The Ryther Hoard is a hoard of coins found in a ceramic jug from Ryther cum Ossendyke, North Yorkshire, England.

==Discovery==
The hoard was discovered by a metal detectorist on 4 April 1992 in a field near the village of Ryther. He discovered two silver coins at a depth of 18-20 in before contacting the landowner about the potential find. Together they excavated the hoard by hand. 812 silver coins and the ceramic vessel were originally found, with a further 5 silver coins being added from a later search of the site. They were declared as Treasure trove at an inquest at Harrogate Magistrate's Court on 9 October 1992.

==Contents==
===Coins===
The hoard comprises 817 coins found together with the ceramic jug. Most of the coins were English and included 238 groats, 30 half-groats, 532 pennies, and 2 counterfeit pennies.
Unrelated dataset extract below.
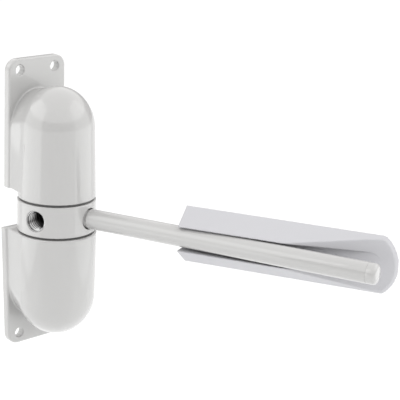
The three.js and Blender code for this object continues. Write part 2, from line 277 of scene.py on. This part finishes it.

There were also four Irish groats, two Scottish pennies, and seven coins of the Low Countries. They date from the reigns of Edward I through to the Henry VII. The hoard was, thus, deposited in the late 15th century AD.

===Jug===
The jug is a small example of the Humber ware industry dating to the 15th century AD. The type is typically crude, unfinished, and never glazed. They are sometimes referred to as 'drinking jugs' but residue analysis has shown that they were frequently used as urinals.

==Acquisition and display==
The hoard was acquired by the Yorkshire Museum.

In July 2021 it was displayed in an exhibition on the reign of King Richard III, in which a portrait of the King from the National Portrait Gallery was displayed.